Don’t let the lengthy ingredient list scare you off. This low-fat version of an Indian-inspired classic is simple to make and the richness beats butter hands down.
Ingredients:1 cup plain low-fat yogurt ½ cup ground almonds 1 ½ teaspoons chili powder ¼ teaspoon crushed bay leaves (or two whole) ¼ teaspoon ground cloves ¼ teaspoon ground cinnamon 1 teaspoon garam masala 4 green cardamom pods 1 teaspoon ginger pulp 1 teaspoon garlic pulp 14 ounce can diced tomatoes – with juice 1 ¼ teaspoons Kosher salt 1 pound boneless, skinless chicken breast – cut into 1 inch cubes 2 large onions – sliced 2 tablespoons fresh cilantro – finely chopped
In a mixing bowl stir together all ingredients from yogurt to salt then add the chicken.

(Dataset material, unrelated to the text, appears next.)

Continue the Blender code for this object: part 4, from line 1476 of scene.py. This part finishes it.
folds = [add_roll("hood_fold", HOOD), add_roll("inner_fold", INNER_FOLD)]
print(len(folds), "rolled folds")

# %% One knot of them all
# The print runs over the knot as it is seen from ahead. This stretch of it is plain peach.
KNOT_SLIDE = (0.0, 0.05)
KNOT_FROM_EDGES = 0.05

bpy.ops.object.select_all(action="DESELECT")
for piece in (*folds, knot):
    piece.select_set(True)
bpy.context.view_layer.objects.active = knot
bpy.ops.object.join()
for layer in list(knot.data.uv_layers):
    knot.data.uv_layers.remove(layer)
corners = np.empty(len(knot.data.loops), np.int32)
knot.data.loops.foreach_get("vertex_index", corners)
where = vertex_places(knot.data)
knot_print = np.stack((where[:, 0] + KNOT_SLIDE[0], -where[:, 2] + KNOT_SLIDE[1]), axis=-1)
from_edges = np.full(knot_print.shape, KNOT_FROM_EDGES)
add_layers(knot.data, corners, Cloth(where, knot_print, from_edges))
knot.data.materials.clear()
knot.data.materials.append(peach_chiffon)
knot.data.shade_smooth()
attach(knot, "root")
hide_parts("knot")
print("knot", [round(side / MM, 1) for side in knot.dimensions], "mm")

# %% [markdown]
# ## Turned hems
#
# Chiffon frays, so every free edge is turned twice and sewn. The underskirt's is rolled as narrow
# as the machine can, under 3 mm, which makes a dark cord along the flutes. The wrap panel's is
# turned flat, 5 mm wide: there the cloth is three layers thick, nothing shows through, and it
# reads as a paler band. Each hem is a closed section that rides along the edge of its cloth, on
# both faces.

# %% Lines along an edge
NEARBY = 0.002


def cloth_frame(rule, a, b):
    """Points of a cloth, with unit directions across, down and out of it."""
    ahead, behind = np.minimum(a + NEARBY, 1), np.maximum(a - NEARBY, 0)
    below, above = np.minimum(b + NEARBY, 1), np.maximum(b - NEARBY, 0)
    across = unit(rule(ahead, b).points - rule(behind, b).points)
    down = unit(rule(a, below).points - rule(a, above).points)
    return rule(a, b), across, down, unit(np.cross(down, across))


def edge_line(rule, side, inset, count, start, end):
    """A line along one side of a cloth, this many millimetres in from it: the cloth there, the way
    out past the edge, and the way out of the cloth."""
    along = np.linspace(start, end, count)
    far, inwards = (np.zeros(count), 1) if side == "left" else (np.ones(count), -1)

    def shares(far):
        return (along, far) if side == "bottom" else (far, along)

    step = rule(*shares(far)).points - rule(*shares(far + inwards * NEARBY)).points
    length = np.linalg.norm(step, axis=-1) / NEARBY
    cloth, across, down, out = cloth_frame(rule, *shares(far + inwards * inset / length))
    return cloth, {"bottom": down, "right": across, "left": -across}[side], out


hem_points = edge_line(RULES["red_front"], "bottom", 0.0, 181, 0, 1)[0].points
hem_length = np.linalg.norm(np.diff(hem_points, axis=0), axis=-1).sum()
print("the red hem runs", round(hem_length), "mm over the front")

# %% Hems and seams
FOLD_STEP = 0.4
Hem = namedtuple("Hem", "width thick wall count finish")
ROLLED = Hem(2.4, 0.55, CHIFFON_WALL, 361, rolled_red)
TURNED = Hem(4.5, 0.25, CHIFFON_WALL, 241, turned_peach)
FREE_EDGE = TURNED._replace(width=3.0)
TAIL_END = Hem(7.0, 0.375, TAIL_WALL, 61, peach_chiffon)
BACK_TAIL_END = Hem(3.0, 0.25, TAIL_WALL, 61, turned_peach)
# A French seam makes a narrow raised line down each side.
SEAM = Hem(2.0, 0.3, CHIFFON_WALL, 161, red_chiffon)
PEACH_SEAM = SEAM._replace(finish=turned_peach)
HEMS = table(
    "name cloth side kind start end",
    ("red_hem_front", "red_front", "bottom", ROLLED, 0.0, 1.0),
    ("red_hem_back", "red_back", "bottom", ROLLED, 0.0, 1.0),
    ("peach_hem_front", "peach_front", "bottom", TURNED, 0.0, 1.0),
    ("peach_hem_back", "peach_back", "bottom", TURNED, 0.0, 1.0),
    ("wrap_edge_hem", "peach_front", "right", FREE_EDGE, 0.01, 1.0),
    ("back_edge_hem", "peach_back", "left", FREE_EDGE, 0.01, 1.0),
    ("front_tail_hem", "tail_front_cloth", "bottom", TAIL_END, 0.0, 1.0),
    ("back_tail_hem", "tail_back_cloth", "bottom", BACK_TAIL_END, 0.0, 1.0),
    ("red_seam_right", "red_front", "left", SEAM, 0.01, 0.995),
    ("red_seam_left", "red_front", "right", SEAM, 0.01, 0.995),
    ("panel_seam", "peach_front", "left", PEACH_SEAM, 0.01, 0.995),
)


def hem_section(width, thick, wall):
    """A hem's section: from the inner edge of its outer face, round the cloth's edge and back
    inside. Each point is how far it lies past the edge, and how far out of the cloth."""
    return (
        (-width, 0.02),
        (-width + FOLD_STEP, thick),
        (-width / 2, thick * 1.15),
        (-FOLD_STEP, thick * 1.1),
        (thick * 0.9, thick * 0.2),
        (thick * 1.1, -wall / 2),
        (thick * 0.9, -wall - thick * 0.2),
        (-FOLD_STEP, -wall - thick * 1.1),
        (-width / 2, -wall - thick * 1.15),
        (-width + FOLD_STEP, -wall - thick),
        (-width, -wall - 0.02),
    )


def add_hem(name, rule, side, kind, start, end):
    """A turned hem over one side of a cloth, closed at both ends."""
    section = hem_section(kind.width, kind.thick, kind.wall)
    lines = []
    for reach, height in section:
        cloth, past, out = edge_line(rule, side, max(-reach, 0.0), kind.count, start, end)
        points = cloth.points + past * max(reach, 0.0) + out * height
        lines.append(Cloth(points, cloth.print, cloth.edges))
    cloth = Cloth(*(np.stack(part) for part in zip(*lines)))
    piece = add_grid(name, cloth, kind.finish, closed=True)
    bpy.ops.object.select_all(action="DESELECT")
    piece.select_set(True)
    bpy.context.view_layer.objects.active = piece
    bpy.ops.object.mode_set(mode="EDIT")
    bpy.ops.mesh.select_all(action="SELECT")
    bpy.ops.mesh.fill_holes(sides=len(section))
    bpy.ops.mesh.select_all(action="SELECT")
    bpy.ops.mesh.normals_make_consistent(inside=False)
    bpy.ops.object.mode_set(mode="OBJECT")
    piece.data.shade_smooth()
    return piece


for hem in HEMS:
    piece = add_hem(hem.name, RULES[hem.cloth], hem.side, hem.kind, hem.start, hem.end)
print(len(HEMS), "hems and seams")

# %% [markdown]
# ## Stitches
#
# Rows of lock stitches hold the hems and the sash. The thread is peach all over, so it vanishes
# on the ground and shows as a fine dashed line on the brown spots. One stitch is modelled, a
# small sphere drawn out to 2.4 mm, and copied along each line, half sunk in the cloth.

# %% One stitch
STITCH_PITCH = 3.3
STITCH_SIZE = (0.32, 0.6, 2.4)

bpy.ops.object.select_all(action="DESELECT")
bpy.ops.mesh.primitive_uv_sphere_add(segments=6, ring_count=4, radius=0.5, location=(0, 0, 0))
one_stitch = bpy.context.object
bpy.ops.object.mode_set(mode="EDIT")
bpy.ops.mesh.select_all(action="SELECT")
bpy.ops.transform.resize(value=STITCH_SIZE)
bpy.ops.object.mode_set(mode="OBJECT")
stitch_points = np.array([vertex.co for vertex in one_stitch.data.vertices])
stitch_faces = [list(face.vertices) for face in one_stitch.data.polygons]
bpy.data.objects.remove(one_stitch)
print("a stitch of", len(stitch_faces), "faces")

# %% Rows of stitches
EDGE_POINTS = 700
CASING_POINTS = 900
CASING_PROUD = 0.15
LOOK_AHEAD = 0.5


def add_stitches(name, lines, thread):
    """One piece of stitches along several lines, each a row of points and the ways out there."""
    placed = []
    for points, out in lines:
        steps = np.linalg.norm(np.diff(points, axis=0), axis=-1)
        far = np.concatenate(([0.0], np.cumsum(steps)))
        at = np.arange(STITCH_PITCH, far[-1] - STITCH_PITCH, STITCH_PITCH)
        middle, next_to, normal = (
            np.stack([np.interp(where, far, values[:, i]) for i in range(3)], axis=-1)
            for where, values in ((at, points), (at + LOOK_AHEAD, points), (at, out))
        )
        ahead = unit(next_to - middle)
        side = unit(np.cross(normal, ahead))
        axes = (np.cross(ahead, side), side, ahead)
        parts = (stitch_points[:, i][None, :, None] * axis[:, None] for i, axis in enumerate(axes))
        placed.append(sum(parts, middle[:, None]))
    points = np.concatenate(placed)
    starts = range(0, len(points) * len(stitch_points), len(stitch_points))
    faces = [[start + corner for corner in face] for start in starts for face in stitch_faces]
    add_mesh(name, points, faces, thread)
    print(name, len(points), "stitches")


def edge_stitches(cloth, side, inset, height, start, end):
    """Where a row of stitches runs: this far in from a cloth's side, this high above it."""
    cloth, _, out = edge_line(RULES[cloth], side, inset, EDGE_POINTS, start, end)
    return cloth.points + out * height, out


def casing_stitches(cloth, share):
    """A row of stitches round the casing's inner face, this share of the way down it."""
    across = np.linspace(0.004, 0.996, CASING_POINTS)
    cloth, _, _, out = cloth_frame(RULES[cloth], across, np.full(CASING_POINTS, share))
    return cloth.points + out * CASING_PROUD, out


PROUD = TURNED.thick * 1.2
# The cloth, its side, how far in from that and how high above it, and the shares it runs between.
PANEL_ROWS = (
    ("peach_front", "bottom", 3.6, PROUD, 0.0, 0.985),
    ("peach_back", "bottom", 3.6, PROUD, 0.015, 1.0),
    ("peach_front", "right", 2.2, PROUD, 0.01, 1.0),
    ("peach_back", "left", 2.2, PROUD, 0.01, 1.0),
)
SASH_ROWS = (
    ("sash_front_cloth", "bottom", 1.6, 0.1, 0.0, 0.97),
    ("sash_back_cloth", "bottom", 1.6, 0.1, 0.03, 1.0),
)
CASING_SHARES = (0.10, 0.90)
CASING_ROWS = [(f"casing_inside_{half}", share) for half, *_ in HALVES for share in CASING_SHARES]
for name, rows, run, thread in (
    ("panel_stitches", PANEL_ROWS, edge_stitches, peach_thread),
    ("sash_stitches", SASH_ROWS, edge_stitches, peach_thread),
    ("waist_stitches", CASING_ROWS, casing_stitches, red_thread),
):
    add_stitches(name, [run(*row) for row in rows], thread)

Preheat a large pot on medium low, coat with cooking spray, add onions and cook for approximately 15 minutes until the onions become soft and translucent.

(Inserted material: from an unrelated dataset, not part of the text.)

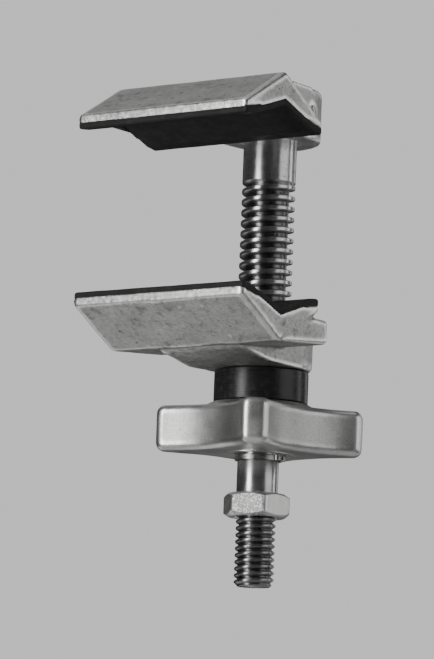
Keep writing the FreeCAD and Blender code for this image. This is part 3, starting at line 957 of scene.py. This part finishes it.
def star_outline():
    """Four arms: tip arcs about the axis, rounded corners, and a wide scoop between each pair."""
    corner = GRIP_ROUND + 0.15
    reach = KNOB_RADIUS - corner
    swing = math.acos((reach ** 2 + SCOOP_MIDDLE ** 2 - (SCOOP_RADIUS + corner) ** 2)
                      / (2 * reach * SCOOP_MIDDLE))
    points = []
    for arm in range(4):
        scoop_at = KNOB_TURN + arm * TURN / 4
        scoop = Vector((math.cos(scoop_at), math.sin(scoop_at))) * SCOOP_MIDDLE
        tip_end = scoop_at - swing
        first = Vector((math.cos(tip_end), math.sin(tip_end))) * reach
        second_at = scoop_at + swing
        second = Vector((math.cos(second_at), math.sin(second_at))) * reach
        to_scoop = math.atan2(*(scoop - first).yx)
        from_scoop = math.atan2(*(first - scoop).yx)
        half_scoop = abs(math.remainder(from_scoop - (scoop_at + TURN / 2), TURN))
        bend = math.remainder(to_scoop - tip_end, TURN)
        points += arc(Vector((0, 0)), KNOB_RADIUS, scoop_at - TURN / 8, tip_end)
        points += arc(first, corner, tip_end, tip_end + bend)
        middle = scoop_at + TURN / 2
        points += arc(scoop, SCOOP_RADIUS, middle + half_scoop, middle - half_scoop)
        points += arc(second, corner, second_at - bend, second_at)
        points += arc(Vector((0, 0)), KNOB_RADIUS, second_at, scoop_at + TURN / 8)
    return points


def make_knob():
    star = rounded_prism("star", star_outline(), KNOB_LOW + SKIN, KNOB_FACE, GRIP_ROUND, along_z,
                         steps=7)
    sleeve_radius = node_box("thrust_sleeve")[1].x
    collar = lathe("collar", rounded_outline([
        (0, KNOB_LOW + 2, 0),
        (sleeve_radius + COLLAR_WALL, KNOB_LOW + 2, 0),
        (sleeve_radius + COLLAR_WALL, KNOB_FACE - 0.2, 0),
        (sleeve_radius + 0.5, KNOB_HIGH, 0.3),
        (0, KNOB_HIGH, 0),
    ]))
    knob = cast("star_knob", [star, collar], passes=4)
    roughen(knob, [(8.0, 0.08), (2.5, 0.025)])
    bore = rod_cutter("bore", HUB_RADIUS, KNOB_LOW - OVERRUN, KNOB_HIGH + OVERRUN,
                      Matrix.Identity(4))
    carve(knob, [bore])
    mark_edges(knob, full=0.05)
    shade(knob)
    dress(knob, "knob", "knob", "knob_aluminium")


def make_sleeve():
    low, high = node_box("thrust_sleeve")
    outline = rounded_outline([
        (SLEEVE_BORE, low.z, 0.1),
        (high.x, low.z, 0.3),
        (high.x, high.z, 0.3),
        (SLEEVE_BORE, high.z, 0.1),
    ], step=0.1)
    sleeve = lathe("thrust_sleeve_turned", outline)
    shade(sleeve)
    dress(sleeve, "lower_jaw", "thrust_sleeve", "black_plastic")


def make_jam_nut():
    """A hexagon with both faces chamfered, its corners eased and one flat galled."""
    low, high = node_box("jam_nut")
    per_side = 20
    bore = STUD_RADIUS + 0.08
    fall = math.tan(math.radians(30))
    verts = []
    galled = []
    for side in range(6):
        for number in range(per_side):
            share = 2 * number / per_side - 1
            off = math.radians(30) * (1.5 * share - 0.5 * share ** 3)
            angle = NUT_TURN + math.radians(30 + 60 * side) + off
            edge = min(NUT_FLATS / 2 / math.cos(off), NUT_FLATS / math.sqrt(3) - NUT_CORNER_EASE)
            drop = (edge - NUT_FACE) * fall
            slope = [(bore, 0.6), (bore + 0.6, 0), (NUT_FACE - 0.1, 0), (NUT_FACE, 0.03),
                     (edge - 0.15, drop), (edge, drop + 0.15)]
            section = [(radius, low.z + rise) for radius, rise in slope]
            section += [(edge, low.z + (high.z - low.z) * share_up / 8) for share_up in range(3, 6)]
            section += [(radius, high.z - rise) for radius, rise in reversed(slope)]
            facing = math.cos(angle - GALLED_AT)
            for radius, z in section:
                verts.append((radius * math.cos(angle), radius * math.sin(angle), z))
                galled.append(1.0 if facing > math.cos(math.radians(29)) else 0.0)
    rows = len(section)
    columns = 6 * per_side
    faces = []
    for column in range(columns):
        start = column * rows
        other = (column + 1) % columns * rows
        for row in range(rows):
            after = (row + 1) % rows
            faces.append([start + row, other + row, other + after, start + after])
    mesh = bpy.data.meshes.new("jam_nut_hexagon")
    mesh.from_pydata([Vector(vert) * MM for vert in verts], [], faces)
    mesh.attributes.new("galled", "FLOAT", "POINT").data.foreach_set("value", galled)
    nut = bpy.data.objects.new("jam_nut_hexagon", mesh)
    bpy.context.scene.collection.objects.link(nut)
    clean(nut)
    shade(nut, sharp=28)
    dress(nut, "jam_nut", "jam_nut", "plated_steel")


# --- CAD nodes that stay ---------------------------------------------------------------------

KEPT_NODES = {
    "jaw_cross_pin": "spring_steel",
    "stop_ring": "spring_steel",
    "guide_screw": "spring_steel",
    "retaining_ring": "spring_steel",
    "thrust_washer": "bronze",
    "knob_nut": "plated_steel",
}


def dress_kept_nodes():
    for node, slot in KEPT_NODES.items():
        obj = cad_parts[node]
        for number in range(len(obj.material_slots)):
            obj.material_slots[number].material = MATERIALS[slot]


# --- stage, lights and camera ----------------------------------------------------------------

CENTRE = Vector((0, 0, 61.1)) * MM
FLOOR_HEIGHT = -600.0
FLOOR_REACH = 9000.0
ROOM = 0.055                                     # brightness of the room in reflections
BACKDROP = 0.72

CAMERA_AZIMUTH = 35.746
CAMERA_ELEVATION = -8.378
CAMERA_DISTANCE = 0.9995
CAMERA_ROLL = math.radians(2.221)
CAMERA_PAN = math.radians(0.628)
CAMERA_LENS = 230.7

# Name, azimuth, elevation, distance, width and height in metres, and power.
LIGHTS = [
    ("key", -13, 4, 0.70, 0.20, 1.00, 6.0),
    ("right", 102, 8, 0.75, 0.55, 0.70, 1.5),
    ("right_strip", 143, 8, 0.75, 0.14, 0.70, 0.7),
    ("top", 10, 78, 0.80, 0.80, 0.80, 1.2),
    ("back", 180, 0, 0.80, 0.14, 1.30, 0.7),
    ("back_left", -125, 42, 0.80, 0.60, 0.60, 0.45),
    ("low_left", -104, -50, 0.80, 0.60, 0.60, 0.75),
]


def direction(azimuth, elevation):
    """From the object towards a viewer: azimuth 0 stands at -Y, 90 at +X."""
    a = math.radians(azimuth)
    e = math.radians(elevation)
    return Vector((math.sin(a) * math.cos(e), -math.cos(a) * math.cos(e), math.sin(e)))


def add_light(name, azimuth, elevation, distance, width, height, power):
    data = bpy.data.lights.new(name, "AREA")
    data.shape = "RECTANGLE"
    data.size = width
    data.size_y = height
    data.energy = power
    light = bpy.data.objects.new(name, data)
    towards = direction(azimuth, elevation)
    light.location = CENTRE + towards * distance
    light.rotation_mode = "QUATERNION"
    light.rotation_quaternion = (-towards).to_track_quat("-Z", "Y")
    light.visible_camera = False
    bpy.context.scene.collection.objects.link(light)


def add_floor():
    """A plain pale floor, below a low camera. It shows pale and lights the clamp only a little."""
    count = 64
    angles = [number / count * TURN for number in range(count)]
    rim = [(FLOOR_REACH * math.cos(a), FLOOR_REACH * math.sin(a), FLOOR_HEIGHT) for a in angles]
    floor = new_object("floor", rim, [list(range(count))])
    material = bpy.data.materials.new("floor_paint")
    material.use_nodes = True
    tree = material.node_tree
    shader = tree.nodes["Principled BSDF"]
    shader.inputs["Base Color"].default_value = grey(0.78)
    shader.inputs["Roughness"].default_value = 0.9
    shader.inputs["Emission Color"].default_value = grey(0.62)
    path = tree.nodes.new("ShaderNodeLightPath")
    tree.links.new(path.outputs["Is Camera Ray"], shader.inputs["Emission Strength"])
    floor.data.materials.append(material)


def add_world():
    """A dim room for the metal to reflect, seen by the camera as a plain pale backdrop."""
    world = bpy.data.worlds.new("studio")
    bpy.context.scene.world = world
    world.use_nodes = True
    tree = world.node_tree
    tree.nodes.clear()
    output = tree.nodes.new("ShaderNodeOutputWorld")
    mix = tree.nodes.new("ShaderNodeMixShader")
    path = tree.nodes.new("ShaderNodeLightPath")
    room = tree.nodes.new("ShaderNodeBackground")
    backdrop = tree.nodes.new("ShaderNodeBackground")
    room.inputs["Color"].default_value = grey(ROOM)
    backdrop.inputs["Color"].default_value = grey(BACKDROP)
    tree.links.new(path.outputs["Is Camera Ray"], mix.inputs["Fac"])
    tree.links.new(room.outputs[0], mix.inputs[1])
    tree.links.new(backdrop.outputs[0], mix.inputs[2])
    tree.links.new(mix.outputs[0], output.inputs["Surface"])


def add_camera():
    data = bpy.data.cameras.new("photo_view")
    data.sensor_width = 36.0
    data.lens = CAMERA_LENS
    camera = bpy.data.objects.new("photo_view", data)
    bpy.context.scene.collection.objects.link(camera)
    back = direction(CAMERA_AZIMUTH, CAMERA_ELEVATION)
    roll = Quaternion((0, 0, 1), CAMERA_ROLL)
    pan = Quaternion((0, 1, 0), CAMERA_PAN)
    camera.rotation_mode = "QUATERNION"
    camera.rotation_quaternion = (-back).to_track_quat("-Z", "Y") @ roll @ pan
    camera.location = CENTRE + back * CAMERA_DISTANCE
    bpy.context.scene.camera = camera


make_upper_jaw()
make_lower_jaw()
make_liner(UPPER, "screw_frame")
make_liner(LOWER, "lower_jaw")
make_screw()
make_knob()
make_sleeve()
make_jam_nut()
dress_kept_nodes()

add_floor()
add_world()
for light in LIGHTS:
    add_light(*light)
add_camera()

Add the yogurt and chicken mixture to the pot with the onions and turn heat to medium-low.
Cook, stirring occasionally for approximately 30 minutes until sauce thickens and chicken is cooked through.
Add the cilantro and serve. (A bed of Basmati rice is perfect for this.) Either warn your guests about the whole cardamom pods (and possibly bay leaves) or remove them before plating.